Une longue nuit de quatre ans qui commence… Mardi 1er septembre 1914, Charles Delesalle, maire de Lille,
informe ses concitoyens : Un émissaire du Général Allemand est venu de Lens pour m’annoncer l’arrivée d’un important corps de troupe qui occupera notre ville et ses forts à partir de demain.
« Chers concitoyens, gardez votre calme »

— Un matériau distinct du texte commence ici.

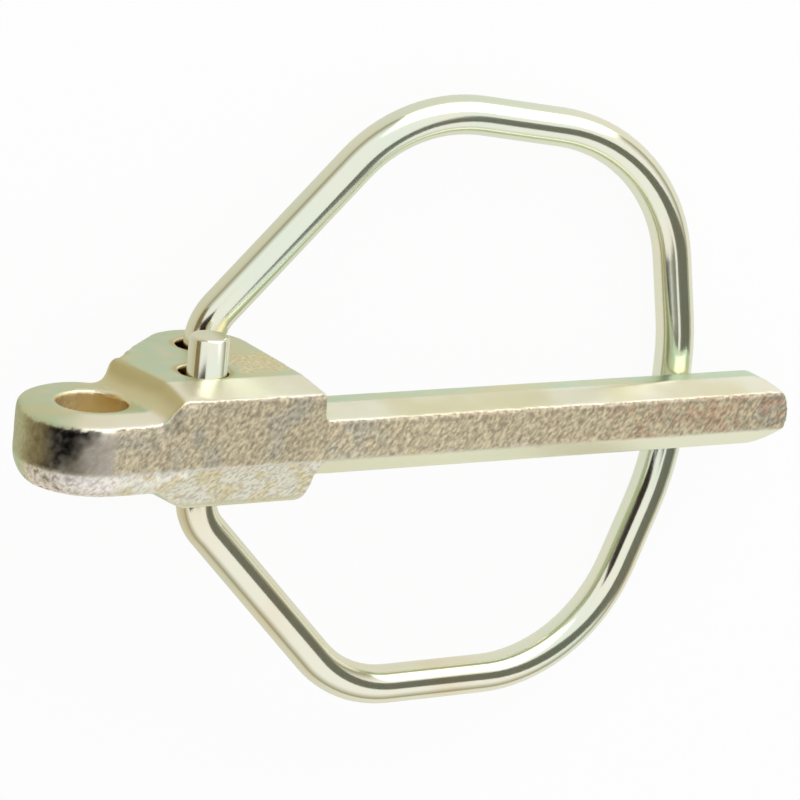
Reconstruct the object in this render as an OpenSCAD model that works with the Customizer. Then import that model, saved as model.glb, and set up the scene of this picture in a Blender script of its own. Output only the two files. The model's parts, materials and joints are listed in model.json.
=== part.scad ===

à cette époque Lille comptait prés de 220. 000 habitants enfermés dans ses vieux remparts. Déclarée ville ouverte depuis le 1er août, l’État major quitte la ville le 24. Les réfugiés belges qui avaient raconté les atrocités que les troupes allemandes avaient fait subir aux civils ont semé la panique dans la population. Et le 2 septembre, vers une heure de l’après midi, 30 véhicules de l’armée allemande envahissent la cour de la mairie. La préfecture est occupée. Le commandant allemand Von Oppel dicte ses ordres, ils sont humiliants : -Défense de sortir après 10 h du soir. -Les maisons devront rester allumées toute la nuit . -Les soldats allemands devront être bien logés ainsi que leurs chevaux. -Les armes confisquées. -Interdiction de faire sonner les cloches. Le 3 septembre, arrivée du 55 éme régiment de Landwehc. Le 5 septembre, on se remet à espérer; les allemands quittent brusquement la ville, les sinistres Hussards de la mort étaient déjà partis dans la nuit. Le 18 septembre, 400 soldats territoriaux français réoccupent la gare de Lille. De nouveaux flots de réfugiés arrivent de Valenciennes, d’Orchies, et de Cambrai… Le dimanche 4 octobre, le marché de Fives bat son plein quand des civils affolés annoncent le retour des Uhlans. Ils sont déjà place des Buisses. Des soldats français et des militaires alliés leur font face et les repoussent violemment. La population enthousiaste accompagne les militaires et les encourage. Un lieutenant de pompier intrépide, un certain Lebrun se saisit d’un fusil, fait le coup de feu mais il est tué près de la gare. Sur le Grand Boulevard 3 militaires et un civil sont abattus. On dénombre quelques blessés.Par vengeance les Allemands brûlent des maisons, pillent, terrorisent la population tout au long de leur fuite vers Fives.. Le 5 octobre, des batteries ennemies installées au Croisé Laroche bombardent le centre ville. Les tramways sont arrêtés par manque d’électricité. Les obus tombent sur la Grand Place, la manufacture de tabac et la rue des Pénitents. Le 9 octobre, les allemands amorcent une manœuvre d’encerclement de la ville. Le commandant De Pardieu prend le commandement du détachement de Lille. Un avion Taube allemand bombarde par erreur l’hôtel de Bretagne de la rue Inkermann, c’est l’hôtel des Postes qu’il voulait très certainement atteindre.
Le 11 octobre, nouveau et très violent bombardement. 882 maisons détruites, 1500 endommagées, un carnage : sont bombardés la rue Faidherbe, la rue des Ponts de Comines, la place du Vieux marché aux Poulets, la Gare, la rue de Paris, le boulevard de la Liberté, le parvis St Maurice, la rue de Béthune et de l’Hôpital Militaire. 2000 français et 4 canons ne pouvaient pas faire grand chose contre 40 000 teutons fanatisés et 120 canons. Le 31 octobre, les voitures et les motos sont réquisitionnées. Le 1er novembre, l’empereur Guillaume vient se rendre compte lui même du résultat des bombardements.Depuis plusieurs jours on voit passer de longues colonnes de prisonniers français et Anglais. Le 8 novembre, le marché de Wazemmes n’a pas perdu sa physionomie bon enfant. La foule, inconsciente est au rendez vous du dimanche matin. On voit beaucoup de gamins vendre du tabac et des cigarettes le long des rues. Les étals pour l’instant sont bien garnis. Le 17 novembre, les journaux réapparaissent, pas vraiment libres, mais on a quelques nouvelles d’ailleurs.
Le Bien Public imprimé à Gand, et le Bulletin de Lille sont sous le contrôle de l’armée allemande. Lille s’enfonce dans l’humiliation, la misère et la souffrance pour une longue nuit de quatre ans. Il faut passer des heures devant les centres de ravitaillement en espérant qu’il y reste quelque chose; pour ne rien arranger il gèle de plus en plus.
Et comme pour montrer que ce sont eux, les allemands qui sont les maîtres et nous les battus; tous les jours, à 14h précises, monte dans le ciel, un ballon d’observation, que les Lillois plein d’humour, baptisent le garde champêtre teuton.